■ **WORK TO COMPLETE**: Repeat only the lines running from the beginning of the material through the line that contains "lip_land_width = 0.15".

=-=-=-=-=

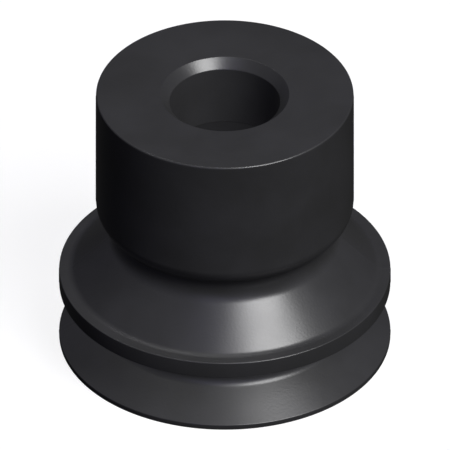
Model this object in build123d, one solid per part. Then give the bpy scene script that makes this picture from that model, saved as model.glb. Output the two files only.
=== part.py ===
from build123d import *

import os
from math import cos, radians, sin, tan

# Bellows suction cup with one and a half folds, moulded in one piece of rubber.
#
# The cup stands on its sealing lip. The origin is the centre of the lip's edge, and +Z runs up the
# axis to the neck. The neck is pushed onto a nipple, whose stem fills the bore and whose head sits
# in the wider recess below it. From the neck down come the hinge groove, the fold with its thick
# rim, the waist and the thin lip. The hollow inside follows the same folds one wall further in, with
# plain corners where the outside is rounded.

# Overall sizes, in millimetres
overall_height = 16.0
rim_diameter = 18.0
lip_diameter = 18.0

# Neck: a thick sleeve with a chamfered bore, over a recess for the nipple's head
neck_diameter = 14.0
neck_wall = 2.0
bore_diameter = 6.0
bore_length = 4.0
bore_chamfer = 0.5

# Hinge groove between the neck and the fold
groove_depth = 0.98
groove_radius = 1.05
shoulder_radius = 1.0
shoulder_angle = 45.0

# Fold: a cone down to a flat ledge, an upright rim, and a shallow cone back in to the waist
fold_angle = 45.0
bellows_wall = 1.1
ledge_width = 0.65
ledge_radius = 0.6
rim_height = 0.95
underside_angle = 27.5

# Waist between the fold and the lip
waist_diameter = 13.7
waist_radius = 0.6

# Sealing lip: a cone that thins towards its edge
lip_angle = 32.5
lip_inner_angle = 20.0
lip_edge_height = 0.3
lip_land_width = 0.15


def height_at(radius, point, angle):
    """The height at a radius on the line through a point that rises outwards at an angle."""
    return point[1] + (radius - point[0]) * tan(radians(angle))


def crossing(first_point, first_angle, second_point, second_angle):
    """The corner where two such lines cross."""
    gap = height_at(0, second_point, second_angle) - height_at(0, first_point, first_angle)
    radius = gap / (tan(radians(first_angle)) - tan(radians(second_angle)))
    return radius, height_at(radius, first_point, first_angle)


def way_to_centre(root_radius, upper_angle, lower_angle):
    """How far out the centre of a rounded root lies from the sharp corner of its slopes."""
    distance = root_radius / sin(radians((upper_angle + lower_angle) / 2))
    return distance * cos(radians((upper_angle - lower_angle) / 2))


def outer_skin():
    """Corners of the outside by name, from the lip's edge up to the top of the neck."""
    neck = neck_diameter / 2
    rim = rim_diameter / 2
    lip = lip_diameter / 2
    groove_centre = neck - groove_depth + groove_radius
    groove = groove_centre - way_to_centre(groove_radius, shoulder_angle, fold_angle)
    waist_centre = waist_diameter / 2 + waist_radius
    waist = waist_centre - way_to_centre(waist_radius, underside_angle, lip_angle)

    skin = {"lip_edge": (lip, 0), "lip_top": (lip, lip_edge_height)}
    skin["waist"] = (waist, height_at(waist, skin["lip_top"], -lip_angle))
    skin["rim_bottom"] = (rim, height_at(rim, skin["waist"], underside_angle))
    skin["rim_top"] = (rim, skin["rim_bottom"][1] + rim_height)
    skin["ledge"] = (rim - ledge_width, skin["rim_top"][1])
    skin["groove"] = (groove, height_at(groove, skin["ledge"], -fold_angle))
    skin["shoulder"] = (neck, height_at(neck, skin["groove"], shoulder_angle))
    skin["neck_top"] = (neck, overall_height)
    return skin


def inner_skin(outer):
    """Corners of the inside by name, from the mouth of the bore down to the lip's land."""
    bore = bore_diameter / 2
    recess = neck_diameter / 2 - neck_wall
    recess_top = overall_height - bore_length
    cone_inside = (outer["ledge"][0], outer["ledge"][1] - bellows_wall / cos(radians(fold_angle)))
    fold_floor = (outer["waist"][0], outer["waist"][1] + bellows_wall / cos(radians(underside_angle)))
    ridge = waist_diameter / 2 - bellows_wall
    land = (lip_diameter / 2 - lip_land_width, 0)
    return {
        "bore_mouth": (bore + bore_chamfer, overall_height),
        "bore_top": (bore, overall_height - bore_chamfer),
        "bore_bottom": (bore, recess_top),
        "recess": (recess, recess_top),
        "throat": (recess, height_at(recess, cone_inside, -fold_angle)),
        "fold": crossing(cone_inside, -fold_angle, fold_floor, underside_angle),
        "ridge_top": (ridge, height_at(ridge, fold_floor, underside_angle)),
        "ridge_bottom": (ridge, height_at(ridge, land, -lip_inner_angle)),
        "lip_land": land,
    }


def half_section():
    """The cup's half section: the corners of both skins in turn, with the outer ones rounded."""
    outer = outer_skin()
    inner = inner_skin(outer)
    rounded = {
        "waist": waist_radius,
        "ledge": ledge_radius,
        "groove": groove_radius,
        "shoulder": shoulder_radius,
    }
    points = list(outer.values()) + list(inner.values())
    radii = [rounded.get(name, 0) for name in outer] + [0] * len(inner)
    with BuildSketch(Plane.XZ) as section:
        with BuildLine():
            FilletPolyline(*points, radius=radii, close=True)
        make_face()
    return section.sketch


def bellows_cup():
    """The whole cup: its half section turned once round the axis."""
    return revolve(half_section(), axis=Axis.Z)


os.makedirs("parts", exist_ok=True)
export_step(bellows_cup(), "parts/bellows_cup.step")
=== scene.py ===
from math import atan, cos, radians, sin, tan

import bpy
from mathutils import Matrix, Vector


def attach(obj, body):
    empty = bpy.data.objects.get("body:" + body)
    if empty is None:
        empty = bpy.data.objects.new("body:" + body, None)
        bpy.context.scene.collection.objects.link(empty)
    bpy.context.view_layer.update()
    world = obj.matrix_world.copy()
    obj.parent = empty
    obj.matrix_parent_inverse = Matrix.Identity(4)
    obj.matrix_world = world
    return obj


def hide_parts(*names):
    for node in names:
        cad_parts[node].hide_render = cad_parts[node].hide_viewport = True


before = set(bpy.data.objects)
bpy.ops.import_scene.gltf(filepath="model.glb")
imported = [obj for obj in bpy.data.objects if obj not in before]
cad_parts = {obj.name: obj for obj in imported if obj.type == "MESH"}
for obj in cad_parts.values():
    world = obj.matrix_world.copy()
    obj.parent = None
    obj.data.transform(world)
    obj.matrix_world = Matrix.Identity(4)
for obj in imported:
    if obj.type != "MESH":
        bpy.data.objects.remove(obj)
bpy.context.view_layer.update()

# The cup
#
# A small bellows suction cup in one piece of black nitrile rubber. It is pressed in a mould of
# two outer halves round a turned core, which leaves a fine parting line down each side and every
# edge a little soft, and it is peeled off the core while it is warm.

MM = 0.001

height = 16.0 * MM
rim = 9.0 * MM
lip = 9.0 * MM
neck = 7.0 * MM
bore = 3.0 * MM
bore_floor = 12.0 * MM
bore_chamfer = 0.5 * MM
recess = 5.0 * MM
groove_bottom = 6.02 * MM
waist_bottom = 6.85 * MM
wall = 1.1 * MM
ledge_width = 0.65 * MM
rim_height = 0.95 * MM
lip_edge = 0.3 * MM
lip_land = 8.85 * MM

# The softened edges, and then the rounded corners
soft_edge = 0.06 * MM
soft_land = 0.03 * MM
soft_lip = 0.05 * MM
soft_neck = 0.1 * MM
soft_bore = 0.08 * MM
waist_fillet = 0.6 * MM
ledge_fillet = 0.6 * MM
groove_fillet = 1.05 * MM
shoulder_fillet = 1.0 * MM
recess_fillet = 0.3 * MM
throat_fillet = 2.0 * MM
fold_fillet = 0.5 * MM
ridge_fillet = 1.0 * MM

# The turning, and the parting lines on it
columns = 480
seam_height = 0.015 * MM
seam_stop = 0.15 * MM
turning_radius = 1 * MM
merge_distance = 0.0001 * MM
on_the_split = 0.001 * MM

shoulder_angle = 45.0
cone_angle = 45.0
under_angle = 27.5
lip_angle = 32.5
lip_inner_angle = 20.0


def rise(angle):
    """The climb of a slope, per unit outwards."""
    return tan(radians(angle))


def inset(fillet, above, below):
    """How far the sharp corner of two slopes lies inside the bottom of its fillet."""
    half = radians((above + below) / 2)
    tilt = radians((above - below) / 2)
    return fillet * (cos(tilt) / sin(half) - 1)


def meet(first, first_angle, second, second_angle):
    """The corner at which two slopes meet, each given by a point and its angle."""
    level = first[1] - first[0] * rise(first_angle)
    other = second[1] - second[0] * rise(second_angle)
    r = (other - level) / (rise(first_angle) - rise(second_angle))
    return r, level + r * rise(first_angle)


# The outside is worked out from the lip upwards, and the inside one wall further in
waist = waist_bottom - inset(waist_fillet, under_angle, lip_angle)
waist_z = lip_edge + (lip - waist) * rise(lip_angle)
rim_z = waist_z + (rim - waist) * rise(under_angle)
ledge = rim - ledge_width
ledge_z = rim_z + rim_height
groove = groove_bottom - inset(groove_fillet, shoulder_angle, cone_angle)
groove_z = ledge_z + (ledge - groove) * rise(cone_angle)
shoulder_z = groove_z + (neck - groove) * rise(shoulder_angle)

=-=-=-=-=

■ **RESPONSE FOR THIS EXERCISE**:
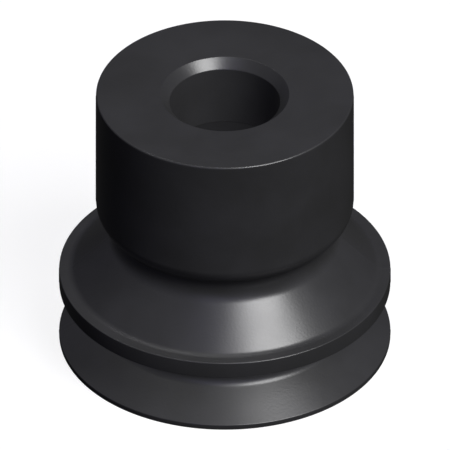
Model this object in build123d, one solid per part. Then give the bpy scene script that makes this picture from that model, saved as model.glb. Output the two files only.
=== part.py ===
from build123d import *

import os
from math import cos, radians, sin, tan

# Bellows suction cup with one and a half folds, moulded in one piece of rubber.
#
# The cup stands on its sealing lip. The origin is the centre of the lip's edge, and +Z runs up the
# axis to the neck. The neck is pushed onto a nipple, whose stem fills the bore and whose head sits
# in the wider recess below it. From the neck down come the hinge groove, the fold with its thick
# rim, the waist and the thin lip. The hollow inside follows the same folds one wall further in, with
# plain corners where the outside is rounded.

# Overall sizes, in millimetres
overall_height = 16.0
rim_diameter = 18.0
lip_diameter = 18.0

# Neck: a thick sleeve with a chamfered bore, over a recess for the nipple's head
neck_diameter = 14.0
neck_wall = 2.0
bore_diameter = 6.0
bore_length = 4.0
bore_chamfer = 0.5

# Hinge groove between the neck and the fold
groove_depth = 0.98
groove_radius = 1.05
shoulder_radius = 1.0
shoulder_angle = 45.0

# Fold: a cone down to a flat ledge, an upright rim, and a shallow cone back in to the waist
fold_angle = 45.0
bellows_wall = 1.1
ledge_width = 0.65
ledge_radius = 0.6
rim_height = 0.95
underside_angle = 27.5

# Waist between the fold and the lip
waist_diameter = 13.7
waist_radius = 0.6

# Sealing lip: a cone that thins towards its edge
lip_angle = 32.5
lip_inner_angle = 20.0
lip_edge_height = 0.3
lip_land_width = 0.15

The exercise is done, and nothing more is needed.